- **SHORT EXERCISE**
Write out the lines from the top of the material through the line with "return [(centre[0] +", exactly and with nothing added.

- **GIVEN MATERIAL**
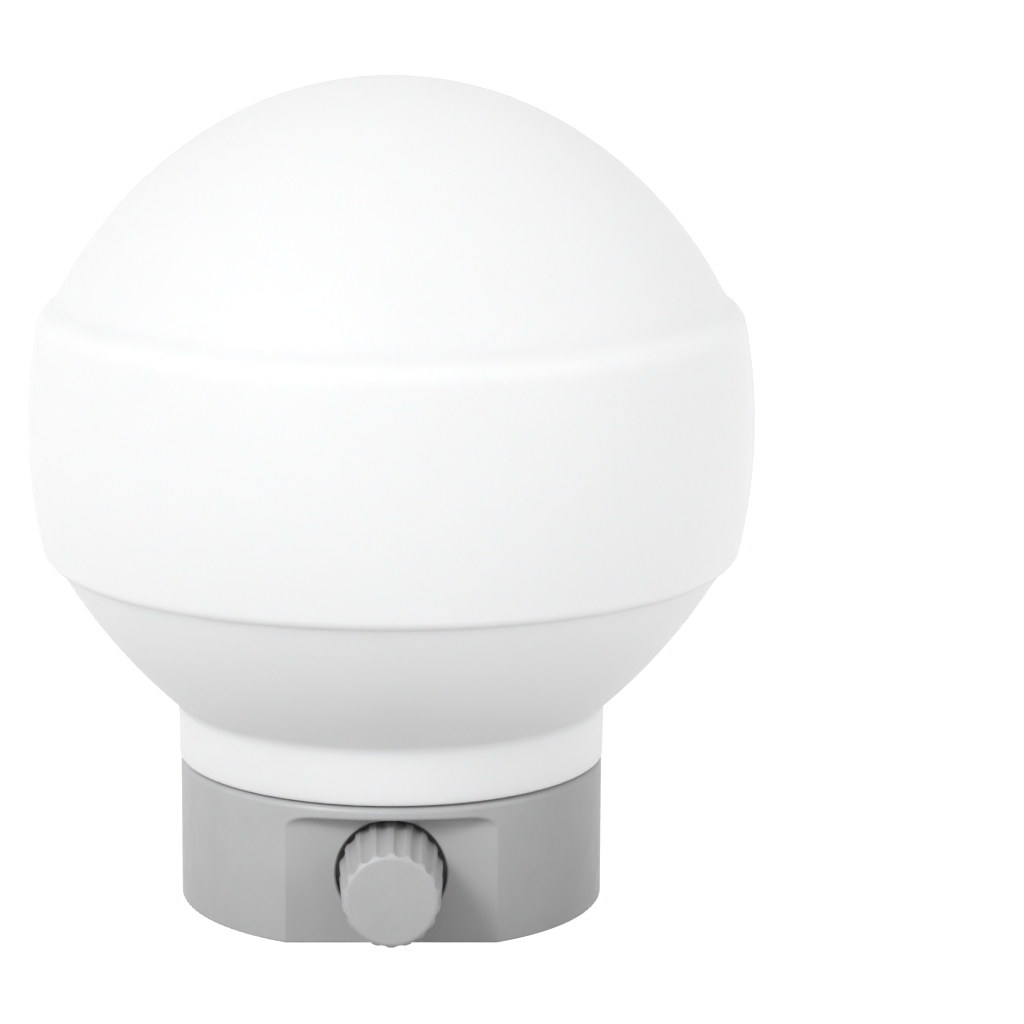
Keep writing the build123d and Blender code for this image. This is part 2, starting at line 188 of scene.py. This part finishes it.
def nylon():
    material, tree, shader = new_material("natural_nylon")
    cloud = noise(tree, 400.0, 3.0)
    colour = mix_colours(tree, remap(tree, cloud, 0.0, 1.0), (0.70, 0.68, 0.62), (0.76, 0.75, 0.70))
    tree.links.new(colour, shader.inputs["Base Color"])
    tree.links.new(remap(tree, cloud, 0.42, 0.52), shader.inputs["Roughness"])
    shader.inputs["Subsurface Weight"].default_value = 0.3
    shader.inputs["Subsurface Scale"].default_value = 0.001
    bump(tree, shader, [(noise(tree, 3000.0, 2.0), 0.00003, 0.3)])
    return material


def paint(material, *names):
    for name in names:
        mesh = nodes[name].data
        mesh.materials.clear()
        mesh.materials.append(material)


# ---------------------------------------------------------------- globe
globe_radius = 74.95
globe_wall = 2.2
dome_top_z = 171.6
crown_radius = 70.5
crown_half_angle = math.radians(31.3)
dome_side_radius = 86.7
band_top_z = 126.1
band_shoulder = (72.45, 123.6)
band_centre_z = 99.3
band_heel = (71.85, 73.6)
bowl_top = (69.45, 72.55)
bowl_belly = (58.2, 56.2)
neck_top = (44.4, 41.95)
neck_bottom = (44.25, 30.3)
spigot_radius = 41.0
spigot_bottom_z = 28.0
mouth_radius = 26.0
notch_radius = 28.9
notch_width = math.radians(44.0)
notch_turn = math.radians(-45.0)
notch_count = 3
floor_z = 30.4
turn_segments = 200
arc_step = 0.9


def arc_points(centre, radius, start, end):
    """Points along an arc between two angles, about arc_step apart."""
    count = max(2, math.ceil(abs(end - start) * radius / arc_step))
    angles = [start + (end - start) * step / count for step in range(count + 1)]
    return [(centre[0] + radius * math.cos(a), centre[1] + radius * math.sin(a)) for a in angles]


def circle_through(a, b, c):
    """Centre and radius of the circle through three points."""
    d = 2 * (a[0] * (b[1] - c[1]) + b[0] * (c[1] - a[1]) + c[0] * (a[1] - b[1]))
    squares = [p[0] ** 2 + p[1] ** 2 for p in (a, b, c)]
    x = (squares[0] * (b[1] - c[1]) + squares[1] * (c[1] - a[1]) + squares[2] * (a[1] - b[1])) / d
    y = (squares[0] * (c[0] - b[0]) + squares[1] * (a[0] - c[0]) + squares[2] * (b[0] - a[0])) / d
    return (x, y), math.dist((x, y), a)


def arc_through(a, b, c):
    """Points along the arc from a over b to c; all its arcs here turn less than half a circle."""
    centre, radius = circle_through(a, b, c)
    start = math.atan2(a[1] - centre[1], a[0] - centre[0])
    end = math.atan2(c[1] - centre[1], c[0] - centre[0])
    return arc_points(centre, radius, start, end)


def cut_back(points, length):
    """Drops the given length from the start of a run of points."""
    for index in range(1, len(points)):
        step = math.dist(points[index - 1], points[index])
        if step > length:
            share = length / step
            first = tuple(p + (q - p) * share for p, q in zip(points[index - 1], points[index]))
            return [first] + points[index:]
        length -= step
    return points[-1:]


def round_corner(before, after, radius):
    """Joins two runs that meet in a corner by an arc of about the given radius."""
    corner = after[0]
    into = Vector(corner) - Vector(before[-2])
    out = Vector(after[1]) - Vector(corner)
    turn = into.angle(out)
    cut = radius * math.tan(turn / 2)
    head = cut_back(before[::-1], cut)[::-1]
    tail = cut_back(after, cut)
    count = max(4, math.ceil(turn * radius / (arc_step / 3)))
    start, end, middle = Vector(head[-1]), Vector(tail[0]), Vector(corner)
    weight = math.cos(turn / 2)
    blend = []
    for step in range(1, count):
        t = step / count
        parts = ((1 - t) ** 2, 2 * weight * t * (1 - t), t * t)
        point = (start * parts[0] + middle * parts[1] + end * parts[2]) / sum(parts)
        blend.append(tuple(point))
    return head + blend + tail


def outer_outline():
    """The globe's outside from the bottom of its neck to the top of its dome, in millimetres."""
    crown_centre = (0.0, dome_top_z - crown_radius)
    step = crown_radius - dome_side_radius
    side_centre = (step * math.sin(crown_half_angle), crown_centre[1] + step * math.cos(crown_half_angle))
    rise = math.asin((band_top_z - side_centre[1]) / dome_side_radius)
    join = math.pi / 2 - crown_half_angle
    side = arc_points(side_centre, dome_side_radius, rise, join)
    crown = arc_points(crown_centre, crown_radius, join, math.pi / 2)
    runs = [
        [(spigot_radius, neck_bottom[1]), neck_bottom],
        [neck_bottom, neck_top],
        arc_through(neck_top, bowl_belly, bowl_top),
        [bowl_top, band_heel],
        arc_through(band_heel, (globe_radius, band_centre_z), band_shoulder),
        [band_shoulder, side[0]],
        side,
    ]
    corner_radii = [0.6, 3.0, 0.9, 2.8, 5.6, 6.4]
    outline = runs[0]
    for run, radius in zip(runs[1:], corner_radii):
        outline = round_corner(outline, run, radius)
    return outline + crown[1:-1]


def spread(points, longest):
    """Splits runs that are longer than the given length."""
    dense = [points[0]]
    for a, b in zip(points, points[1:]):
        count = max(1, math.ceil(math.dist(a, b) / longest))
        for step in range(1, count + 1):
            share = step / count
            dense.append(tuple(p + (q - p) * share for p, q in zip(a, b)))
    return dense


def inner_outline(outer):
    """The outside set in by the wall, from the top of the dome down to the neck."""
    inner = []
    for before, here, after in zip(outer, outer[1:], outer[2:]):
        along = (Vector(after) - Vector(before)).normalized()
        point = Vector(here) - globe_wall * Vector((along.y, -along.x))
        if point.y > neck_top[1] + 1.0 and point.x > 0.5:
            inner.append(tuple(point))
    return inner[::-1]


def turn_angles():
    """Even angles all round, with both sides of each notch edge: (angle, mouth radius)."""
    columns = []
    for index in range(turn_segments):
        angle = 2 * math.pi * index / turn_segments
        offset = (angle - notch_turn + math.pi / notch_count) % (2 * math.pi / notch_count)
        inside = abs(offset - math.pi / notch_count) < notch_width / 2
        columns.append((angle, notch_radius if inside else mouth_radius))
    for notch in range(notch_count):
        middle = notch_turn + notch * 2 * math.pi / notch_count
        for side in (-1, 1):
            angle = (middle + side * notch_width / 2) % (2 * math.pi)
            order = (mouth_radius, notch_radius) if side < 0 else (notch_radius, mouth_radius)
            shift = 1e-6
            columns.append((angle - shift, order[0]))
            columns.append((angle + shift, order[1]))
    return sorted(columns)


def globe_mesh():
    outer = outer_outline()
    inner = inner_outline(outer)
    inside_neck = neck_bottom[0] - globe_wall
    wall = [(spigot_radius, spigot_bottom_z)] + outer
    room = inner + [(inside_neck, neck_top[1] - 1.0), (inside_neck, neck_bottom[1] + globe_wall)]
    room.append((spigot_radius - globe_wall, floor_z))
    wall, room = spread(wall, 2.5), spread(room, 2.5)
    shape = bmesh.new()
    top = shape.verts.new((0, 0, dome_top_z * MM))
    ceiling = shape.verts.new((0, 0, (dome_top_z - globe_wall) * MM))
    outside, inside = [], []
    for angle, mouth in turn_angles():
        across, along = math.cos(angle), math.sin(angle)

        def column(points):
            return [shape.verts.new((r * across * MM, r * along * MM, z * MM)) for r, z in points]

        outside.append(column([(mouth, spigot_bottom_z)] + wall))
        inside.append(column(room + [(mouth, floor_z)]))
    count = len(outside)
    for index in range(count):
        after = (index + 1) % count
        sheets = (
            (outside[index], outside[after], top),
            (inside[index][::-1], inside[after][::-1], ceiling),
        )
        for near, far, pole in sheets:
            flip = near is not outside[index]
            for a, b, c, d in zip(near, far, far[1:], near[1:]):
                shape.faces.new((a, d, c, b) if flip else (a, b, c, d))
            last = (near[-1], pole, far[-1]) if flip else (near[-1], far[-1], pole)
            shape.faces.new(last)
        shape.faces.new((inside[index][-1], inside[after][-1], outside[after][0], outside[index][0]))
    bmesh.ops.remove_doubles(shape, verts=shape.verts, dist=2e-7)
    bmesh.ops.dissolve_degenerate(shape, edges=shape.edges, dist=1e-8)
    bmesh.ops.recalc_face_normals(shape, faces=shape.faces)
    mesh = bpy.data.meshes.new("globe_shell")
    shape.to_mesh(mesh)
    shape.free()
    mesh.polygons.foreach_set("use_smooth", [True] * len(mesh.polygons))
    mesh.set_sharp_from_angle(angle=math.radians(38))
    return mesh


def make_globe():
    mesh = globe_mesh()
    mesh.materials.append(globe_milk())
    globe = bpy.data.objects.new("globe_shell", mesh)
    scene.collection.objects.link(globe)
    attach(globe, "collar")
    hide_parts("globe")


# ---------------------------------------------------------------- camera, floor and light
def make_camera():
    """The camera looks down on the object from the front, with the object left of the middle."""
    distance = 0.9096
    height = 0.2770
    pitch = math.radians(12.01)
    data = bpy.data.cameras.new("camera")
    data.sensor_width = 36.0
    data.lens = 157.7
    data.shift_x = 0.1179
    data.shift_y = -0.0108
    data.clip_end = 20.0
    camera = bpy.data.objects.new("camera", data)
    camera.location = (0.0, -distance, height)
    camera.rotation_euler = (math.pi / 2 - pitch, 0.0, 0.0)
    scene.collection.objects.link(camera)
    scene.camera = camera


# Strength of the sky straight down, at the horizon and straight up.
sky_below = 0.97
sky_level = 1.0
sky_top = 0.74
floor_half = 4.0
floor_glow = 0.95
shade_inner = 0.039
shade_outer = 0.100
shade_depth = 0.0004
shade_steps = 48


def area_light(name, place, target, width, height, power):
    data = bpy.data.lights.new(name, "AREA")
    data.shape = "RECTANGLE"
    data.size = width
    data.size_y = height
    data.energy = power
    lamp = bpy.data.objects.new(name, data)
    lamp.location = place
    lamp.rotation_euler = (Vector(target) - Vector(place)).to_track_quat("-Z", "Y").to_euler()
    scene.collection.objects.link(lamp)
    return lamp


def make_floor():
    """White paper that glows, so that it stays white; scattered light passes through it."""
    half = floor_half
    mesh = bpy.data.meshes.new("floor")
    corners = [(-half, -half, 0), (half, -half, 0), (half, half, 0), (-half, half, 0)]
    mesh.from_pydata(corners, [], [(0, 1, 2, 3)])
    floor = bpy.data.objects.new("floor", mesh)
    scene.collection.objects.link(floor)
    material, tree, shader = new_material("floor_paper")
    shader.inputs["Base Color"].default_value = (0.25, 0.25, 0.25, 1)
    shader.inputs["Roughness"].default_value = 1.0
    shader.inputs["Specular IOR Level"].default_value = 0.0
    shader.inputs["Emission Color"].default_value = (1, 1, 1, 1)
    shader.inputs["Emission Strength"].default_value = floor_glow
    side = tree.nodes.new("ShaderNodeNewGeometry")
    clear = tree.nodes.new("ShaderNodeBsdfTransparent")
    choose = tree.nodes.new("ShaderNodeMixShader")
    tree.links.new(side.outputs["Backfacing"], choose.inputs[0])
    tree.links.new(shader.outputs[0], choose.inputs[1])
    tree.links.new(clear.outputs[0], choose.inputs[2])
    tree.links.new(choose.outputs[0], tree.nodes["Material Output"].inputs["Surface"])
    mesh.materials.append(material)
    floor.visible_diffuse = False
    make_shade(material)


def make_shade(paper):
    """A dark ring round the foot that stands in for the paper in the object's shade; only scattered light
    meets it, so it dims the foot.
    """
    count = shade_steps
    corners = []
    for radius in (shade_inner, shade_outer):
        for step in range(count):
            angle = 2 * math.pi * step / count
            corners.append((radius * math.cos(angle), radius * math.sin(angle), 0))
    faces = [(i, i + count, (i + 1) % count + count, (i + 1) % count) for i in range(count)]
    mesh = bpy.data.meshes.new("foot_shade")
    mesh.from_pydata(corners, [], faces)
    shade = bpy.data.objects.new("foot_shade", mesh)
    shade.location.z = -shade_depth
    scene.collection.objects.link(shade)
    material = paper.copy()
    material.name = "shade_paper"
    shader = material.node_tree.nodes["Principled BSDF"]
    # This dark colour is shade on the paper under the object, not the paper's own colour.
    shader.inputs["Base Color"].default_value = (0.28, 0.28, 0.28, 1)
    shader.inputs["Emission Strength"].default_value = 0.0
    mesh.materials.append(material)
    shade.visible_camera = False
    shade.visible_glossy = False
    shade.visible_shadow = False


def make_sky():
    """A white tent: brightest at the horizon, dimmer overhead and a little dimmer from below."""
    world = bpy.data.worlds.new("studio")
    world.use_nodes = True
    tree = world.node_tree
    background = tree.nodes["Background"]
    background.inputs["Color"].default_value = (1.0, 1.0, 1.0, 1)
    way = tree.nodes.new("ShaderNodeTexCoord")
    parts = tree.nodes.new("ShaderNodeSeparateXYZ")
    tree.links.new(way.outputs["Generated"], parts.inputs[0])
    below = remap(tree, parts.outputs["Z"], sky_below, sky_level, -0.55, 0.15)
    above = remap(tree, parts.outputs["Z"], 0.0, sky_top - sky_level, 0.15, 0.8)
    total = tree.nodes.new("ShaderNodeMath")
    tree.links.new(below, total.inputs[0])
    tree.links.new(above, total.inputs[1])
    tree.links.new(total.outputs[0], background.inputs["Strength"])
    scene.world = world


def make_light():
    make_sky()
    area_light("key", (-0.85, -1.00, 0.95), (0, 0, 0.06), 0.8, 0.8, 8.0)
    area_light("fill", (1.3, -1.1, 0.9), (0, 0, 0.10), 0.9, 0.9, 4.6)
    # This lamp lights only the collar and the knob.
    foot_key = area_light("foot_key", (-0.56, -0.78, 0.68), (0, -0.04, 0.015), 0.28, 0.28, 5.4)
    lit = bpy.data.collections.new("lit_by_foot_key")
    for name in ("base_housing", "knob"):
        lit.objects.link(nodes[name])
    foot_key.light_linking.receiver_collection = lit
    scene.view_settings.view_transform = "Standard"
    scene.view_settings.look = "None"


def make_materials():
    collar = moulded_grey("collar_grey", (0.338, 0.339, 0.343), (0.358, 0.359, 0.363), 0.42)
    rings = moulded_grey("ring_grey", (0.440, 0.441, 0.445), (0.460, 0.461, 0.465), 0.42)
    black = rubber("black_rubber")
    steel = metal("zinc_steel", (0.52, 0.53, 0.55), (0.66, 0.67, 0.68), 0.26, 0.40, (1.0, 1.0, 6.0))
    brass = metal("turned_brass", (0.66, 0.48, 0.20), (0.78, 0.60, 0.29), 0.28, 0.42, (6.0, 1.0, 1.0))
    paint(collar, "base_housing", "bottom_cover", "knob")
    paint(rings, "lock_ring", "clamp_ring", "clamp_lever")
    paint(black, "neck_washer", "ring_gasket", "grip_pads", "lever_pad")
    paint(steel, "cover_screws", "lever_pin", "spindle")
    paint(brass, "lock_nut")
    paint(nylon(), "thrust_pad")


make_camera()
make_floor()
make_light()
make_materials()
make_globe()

- **FULL SOLUTION**
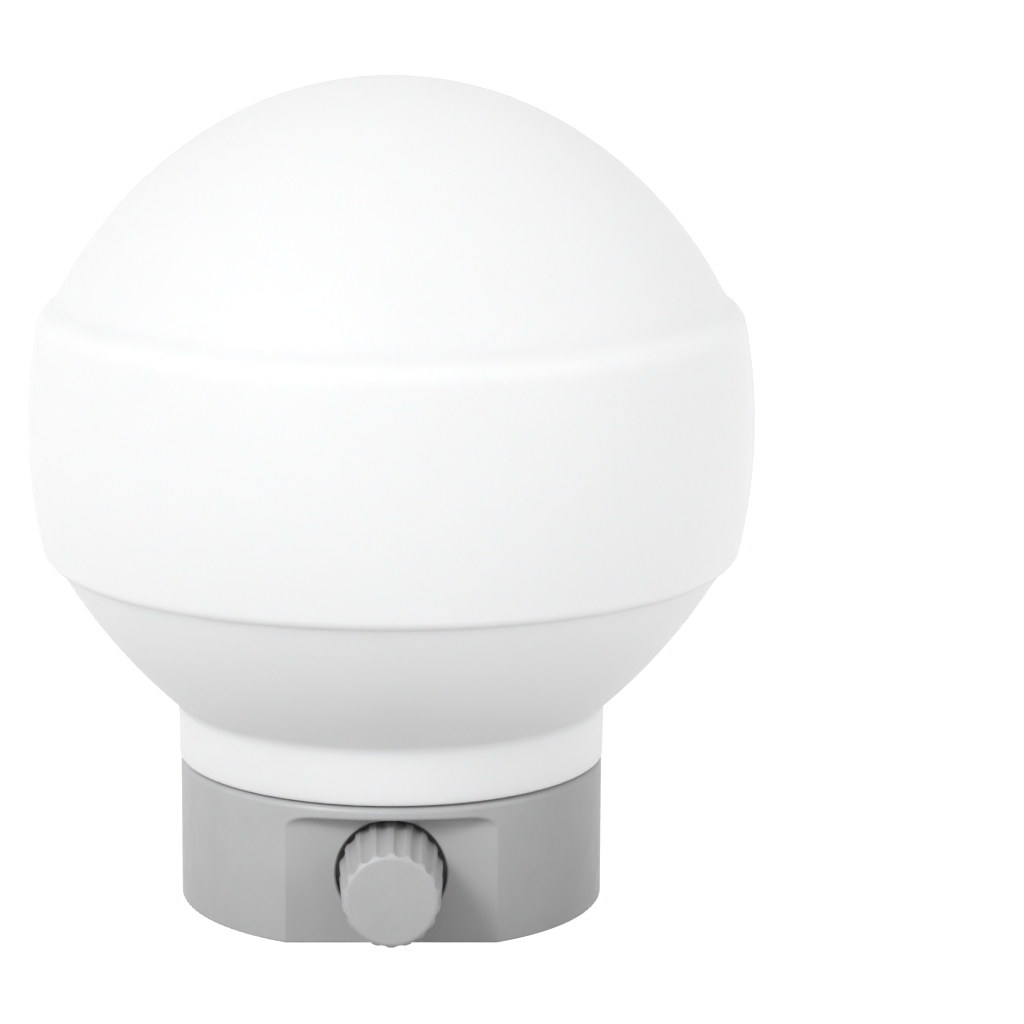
Keep writing the build123d and Blender code for this image. This is part 2, starting at line 188 of scene.py. This part finishes it.
def nylon():
    material, tree, shader = new_material("natural_nylon")
    cloud = noise(tree, 400.0, 3.0)
    colour = mix_colours(tree, remap(tree, cloud, 0.0, 1.0), (0.70, 0.68, 0.62), (0.76, 0.75, 0.70))
    tree.links.new(colour, shader.inputs["Base Color"])
    tree.links.new(remap(tree, cloud, 0.42, 0.52), shader.inputs["Roughness"])
    shader.inputs["Subsurface Weight"].default_value = 0.3
    shader.inputs["Subsurface Scale"].default_value = 0.001
    bump(tree, shader, [(noise(tree, 3000.0, 2.0), 0.00003, 0.3)])
    return material


def paint(material, *names):
    for name in names:
        mesh = nodes[name].data
        mesh.materials.clear()
        mesh.materials.append(material)


# ---------------------------------------------------------------- globe
globe_radius = 74.95
globe_wall = 2.2
dome_top_z = 171.6
crown_radius = 70.5
crown_half_angle = math.radians(31.3)
dome_side_radius = 86.7
band_top_z = 126.1
band_shoulder = (72.45, 123.6)
band_centre_z = 99.3
band_heel = (71.85, 73.6)
bowl_top = (69.45, 72.55)
bowl_belly = (58.2, 56.2)
neck_top = (44.4, 41.95)
neck_bottom = (44.25, 30.3)
spigot_radius = 41.0
spigot_bottom_z = 28.0
mouth_radius = 26.0
notch_radius = 28.9
notch_width = math.radians(44.0)
notch_turn = math.radians(-45.0)
notch_count = 3
floor_z = 30.4
turn_segments = 200
arc_step = 0.9


def arc_points(centre, radius, start, end):
    """Points along an arc between two angles, about arc_step apart."""
    count = max(2, math.ceil(abs(end - start) * radius / arc_step))
    angles = [start + (end - start) * step / count for step in range(count + 1)]
    return [(centre[0] + radius * math.cos(a), centre[1] + radius * math.sin(a)) for a in angles]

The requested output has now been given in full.